Quels sont les thèmes qui occuperont votre département à l’avenir?
La durabilité, la numérisation, la résilience, les matériaux régénératifs ou les processus de planification fondés sur l’IA sont d’une grande importance pour toutes les hautes écoles et pour l’ensemble du secteur de la construction. Et pour nous, le thème de l’«Engaged University» gagne aussi en importance.
Qu’entendez-vous par là?
Nous souhaitons nous engager concrètement dans la société et partager nos activités avec le public afin de bénéficier d’un échange mutuel. L’exposition annuelle 2024 s’est penchée sur la question de savoir comment l’architecture peut soutenir les personnes dans les différentes phases de leur vie. Diverses manifestations publiques ont été organisées à cet effet. Nous nous engageons également lors de l’«Open House Bern» en mai, au cours duquel la population peut visiter des bâtiments. Nous proposons des visites guidées, des promenades ou dialoguons avec le public.

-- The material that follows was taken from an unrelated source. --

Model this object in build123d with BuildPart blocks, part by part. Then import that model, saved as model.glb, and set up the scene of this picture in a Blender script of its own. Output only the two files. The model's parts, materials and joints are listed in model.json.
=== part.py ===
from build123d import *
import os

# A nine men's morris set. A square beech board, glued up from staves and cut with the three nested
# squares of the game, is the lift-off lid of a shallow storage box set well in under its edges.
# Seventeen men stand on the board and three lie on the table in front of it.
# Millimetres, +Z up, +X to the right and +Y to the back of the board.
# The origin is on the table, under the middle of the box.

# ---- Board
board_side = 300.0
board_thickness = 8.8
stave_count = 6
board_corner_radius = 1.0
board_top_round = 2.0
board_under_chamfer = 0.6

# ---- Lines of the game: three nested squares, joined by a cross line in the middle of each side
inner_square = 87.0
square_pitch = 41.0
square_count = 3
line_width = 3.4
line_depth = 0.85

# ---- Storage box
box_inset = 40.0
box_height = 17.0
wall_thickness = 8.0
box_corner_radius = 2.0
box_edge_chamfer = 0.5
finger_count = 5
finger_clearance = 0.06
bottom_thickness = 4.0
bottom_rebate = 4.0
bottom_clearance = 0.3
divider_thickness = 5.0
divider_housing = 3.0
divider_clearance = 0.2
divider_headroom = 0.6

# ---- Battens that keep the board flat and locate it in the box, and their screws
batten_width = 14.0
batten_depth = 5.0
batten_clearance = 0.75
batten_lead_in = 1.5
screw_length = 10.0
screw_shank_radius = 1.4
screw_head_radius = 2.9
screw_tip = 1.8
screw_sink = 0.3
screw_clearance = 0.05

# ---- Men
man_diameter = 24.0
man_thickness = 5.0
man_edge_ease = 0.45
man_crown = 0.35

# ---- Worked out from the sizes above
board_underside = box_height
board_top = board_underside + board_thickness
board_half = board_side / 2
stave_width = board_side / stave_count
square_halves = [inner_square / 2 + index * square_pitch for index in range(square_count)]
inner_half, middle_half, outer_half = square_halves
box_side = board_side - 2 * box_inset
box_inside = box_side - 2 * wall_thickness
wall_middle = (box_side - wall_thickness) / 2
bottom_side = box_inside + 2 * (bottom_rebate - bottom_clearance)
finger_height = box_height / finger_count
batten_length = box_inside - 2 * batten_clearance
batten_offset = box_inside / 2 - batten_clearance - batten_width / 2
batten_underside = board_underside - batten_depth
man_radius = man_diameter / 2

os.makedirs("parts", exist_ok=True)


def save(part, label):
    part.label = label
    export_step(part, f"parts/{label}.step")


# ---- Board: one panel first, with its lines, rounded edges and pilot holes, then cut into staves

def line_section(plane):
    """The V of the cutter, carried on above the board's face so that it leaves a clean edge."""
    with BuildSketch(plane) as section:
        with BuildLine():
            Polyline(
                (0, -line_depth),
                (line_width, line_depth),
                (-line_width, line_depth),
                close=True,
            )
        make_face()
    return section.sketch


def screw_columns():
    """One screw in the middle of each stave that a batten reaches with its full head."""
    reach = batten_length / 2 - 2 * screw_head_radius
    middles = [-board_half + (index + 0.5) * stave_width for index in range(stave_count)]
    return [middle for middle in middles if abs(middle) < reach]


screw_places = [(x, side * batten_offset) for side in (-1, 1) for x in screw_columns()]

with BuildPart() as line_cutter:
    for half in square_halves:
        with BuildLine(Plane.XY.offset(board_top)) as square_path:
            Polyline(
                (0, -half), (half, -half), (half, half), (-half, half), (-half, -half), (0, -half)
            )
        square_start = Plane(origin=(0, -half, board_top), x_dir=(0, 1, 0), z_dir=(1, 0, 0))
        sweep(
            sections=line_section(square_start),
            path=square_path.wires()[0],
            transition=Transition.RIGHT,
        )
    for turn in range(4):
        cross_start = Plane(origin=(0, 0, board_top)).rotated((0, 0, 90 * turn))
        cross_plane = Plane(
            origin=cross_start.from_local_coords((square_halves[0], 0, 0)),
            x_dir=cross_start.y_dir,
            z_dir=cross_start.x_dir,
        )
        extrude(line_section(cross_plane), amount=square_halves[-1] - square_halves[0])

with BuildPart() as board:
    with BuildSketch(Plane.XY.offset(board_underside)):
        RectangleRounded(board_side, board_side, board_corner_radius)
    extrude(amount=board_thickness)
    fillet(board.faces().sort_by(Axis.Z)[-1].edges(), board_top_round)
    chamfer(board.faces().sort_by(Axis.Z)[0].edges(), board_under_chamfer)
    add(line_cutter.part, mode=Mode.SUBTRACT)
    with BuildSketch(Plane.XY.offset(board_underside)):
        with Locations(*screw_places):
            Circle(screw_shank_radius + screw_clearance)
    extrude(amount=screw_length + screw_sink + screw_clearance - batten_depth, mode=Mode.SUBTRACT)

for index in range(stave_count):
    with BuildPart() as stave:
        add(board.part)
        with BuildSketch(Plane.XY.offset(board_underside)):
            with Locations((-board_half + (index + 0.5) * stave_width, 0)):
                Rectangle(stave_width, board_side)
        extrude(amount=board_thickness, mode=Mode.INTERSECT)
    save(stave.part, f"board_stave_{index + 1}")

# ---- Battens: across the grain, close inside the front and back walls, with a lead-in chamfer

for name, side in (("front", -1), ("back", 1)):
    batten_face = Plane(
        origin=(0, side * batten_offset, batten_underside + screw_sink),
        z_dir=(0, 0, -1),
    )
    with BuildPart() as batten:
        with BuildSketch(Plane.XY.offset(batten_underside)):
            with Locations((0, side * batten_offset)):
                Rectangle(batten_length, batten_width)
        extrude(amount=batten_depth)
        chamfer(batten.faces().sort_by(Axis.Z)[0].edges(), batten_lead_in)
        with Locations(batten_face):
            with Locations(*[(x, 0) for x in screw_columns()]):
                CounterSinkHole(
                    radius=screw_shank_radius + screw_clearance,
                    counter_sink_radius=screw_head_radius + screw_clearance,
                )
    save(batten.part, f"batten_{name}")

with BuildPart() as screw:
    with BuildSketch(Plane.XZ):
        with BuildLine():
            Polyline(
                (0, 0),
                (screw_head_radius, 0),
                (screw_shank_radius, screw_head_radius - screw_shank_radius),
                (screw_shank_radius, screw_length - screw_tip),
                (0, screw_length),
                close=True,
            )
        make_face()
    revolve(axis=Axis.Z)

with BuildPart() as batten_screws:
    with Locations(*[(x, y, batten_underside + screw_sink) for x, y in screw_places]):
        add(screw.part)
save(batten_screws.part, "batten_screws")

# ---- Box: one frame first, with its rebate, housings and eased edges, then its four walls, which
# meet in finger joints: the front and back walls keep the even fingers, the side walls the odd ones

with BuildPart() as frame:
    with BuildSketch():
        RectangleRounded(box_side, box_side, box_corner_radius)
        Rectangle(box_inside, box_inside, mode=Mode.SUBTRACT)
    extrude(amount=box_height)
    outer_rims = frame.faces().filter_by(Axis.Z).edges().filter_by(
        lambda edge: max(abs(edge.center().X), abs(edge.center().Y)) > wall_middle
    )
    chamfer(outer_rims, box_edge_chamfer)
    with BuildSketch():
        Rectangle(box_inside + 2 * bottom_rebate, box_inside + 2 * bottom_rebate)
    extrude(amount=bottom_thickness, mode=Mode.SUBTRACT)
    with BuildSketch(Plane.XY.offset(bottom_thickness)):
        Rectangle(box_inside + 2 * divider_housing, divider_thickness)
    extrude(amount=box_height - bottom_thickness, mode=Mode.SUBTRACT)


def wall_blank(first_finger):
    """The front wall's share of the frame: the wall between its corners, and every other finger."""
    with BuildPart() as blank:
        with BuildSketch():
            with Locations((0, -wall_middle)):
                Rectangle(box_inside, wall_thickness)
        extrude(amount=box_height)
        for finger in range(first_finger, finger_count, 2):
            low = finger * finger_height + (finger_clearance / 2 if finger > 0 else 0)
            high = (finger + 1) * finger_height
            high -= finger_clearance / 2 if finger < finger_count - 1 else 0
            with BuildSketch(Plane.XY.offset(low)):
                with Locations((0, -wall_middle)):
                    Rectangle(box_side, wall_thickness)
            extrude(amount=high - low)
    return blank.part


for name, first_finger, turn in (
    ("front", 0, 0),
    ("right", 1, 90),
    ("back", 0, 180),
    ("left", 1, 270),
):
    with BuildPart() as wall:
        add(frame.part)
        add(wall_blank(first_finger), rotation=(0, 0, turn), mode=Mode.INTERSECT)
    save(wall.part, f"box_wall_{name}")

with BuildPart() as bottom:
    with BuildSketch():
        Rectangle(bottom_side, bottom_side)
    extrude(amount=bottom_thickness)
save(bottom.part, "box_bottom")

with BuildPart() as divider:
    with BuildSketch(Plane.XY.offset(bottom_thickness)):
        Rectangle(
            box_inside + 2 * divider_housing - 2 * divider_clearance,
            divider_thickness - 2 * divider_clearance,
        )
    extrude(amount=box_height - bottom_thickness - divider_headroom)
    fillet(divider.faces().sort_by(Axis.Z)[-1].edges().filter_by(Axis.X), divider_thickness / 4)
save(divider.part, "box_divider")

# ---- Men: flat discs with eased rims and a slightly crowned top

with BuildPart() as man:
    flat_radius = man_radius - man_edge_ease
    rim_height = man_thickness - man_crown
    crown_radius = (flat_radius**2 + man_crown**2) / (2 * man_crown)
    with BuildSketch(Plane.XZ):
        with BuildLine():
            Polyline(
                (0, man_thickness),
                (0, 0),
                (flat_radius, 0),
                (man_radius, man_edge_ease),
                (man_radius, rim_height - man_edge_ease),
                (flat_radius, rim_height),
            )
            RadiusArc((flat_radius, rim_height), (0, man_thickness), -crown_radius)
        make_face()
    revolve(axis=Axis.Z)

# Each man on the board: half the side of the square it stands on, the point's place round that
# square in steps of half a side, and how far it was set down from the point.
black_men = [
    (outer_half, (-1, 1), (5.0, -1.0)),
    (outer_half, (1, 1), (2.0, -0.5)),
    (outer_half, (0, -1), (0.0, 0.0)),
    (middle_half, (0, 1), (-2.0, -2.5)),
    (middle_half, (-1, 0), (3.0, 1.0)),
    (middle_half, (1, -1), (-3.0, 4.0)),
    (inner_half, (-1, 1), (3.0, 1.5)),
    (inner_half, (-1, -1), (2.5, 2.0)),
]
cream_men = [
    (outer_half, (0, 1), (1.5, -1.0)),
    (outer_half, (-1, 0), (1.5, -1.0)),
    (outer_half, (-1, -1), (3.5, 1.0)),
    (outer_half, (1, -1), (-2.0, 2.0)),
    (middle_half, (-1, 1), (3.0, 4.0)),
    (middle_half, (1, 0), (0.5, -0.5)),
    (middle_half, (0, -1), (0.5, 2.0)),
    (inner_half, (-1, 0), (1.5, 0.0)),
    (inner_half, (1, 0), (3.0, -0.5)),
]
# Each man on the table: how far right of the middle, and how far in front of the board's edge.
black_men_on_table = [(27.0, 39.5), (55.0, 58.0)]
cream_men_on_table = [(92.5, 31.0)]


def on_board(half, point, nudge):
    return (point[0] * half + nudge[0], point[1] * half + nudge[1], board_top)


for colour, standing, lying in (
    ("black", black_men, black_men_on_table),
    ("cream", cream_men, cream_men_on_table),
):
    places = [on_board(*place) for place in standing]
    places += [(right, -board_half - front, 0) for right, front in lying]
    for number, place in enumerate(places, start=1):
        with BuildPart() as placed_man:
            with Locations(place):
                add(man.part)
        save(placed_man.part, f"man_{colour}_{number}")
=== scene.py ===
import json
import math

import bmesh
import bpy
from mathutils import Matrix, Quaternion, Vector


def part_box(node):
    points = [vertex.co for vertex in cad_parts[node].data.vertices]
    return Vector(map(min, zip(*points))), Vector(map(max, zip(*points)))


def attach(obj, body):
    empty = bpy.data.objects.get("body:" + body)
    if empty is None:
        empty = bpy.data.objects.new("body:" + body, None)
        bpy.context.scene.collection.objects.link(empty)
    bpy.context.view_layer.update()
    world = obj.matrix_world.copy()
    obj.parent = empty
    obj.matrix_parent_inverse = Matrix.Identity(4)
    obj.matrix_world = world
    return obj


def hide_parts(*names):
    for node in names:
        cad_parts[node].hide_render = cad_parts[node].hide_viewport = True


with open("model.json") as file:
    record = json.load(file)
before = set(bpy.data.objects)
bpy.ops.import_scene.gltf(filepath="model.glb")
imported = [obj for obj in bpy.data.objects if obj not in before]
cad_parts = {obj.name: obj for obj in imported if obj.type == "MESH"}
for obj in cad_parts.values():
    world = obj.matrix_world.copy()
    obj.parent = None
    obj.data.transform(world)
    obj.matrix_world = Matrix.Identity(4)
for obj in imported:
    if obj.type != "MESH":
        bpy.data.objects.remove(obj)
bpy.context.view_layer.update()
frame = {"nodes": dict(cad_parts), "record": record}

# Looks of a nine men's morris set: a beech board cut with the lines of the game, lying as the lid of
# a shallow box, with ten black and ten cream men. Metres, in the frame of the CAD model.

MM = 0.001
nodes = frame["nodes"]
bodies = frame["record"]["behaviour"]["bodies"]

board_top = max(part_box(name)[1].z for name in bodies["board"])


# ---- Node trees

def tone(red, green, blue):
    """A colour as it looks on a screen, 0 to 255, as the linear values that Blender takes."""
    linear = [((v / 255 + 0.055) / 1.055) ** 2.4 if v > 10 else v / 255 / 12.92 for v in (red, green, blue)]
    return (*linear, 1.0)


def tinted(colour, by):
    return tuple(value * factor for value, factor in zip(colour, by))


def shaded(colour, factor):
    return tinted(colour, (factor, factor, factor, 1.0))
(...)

«Nous souhaitons renforcer et développer notre singularité et créer un environnement d’apprentissage inspirant.»
Quid du plurilinguisme?
Chez nous, il occupe une place de choix. Les cursus de master sont presque tous déjà plurilingues, y compris en anglais. Nous attirons ainsi des étudiant-e-s internationaux, ce qui représente un avantage pour l’ensemble de la communauté estudiantine: le plurilinguisme constitue un critère important sur le marché du travail. Les offres d’emploi à Bienne sont en partie bilingues. Les filières de Bachelor en Architecture et en Génie civil à Berthoud sont pour l’instant exclusivement proposées en allemand. Dans la perspective du déménagement sur le Campus Biel/Bienne en 2028, nous sommes amené-e-s à développer des idées sur la manière d’appliquer intelligemment le plurilinguisme dans l’enseignement.
Quelles sont vos principales préoccupations pour l’avenir?
Renforcer et développer notre singularité dans le paysage de l’enseignement supérieur et créer un environnement d’apprentissage inspirant grâce à des formats d’enseignement innovants. Il est également important d’encourager un lien étroit avec la pratique sous la forme de coopérations et de laboratoires d’innovation.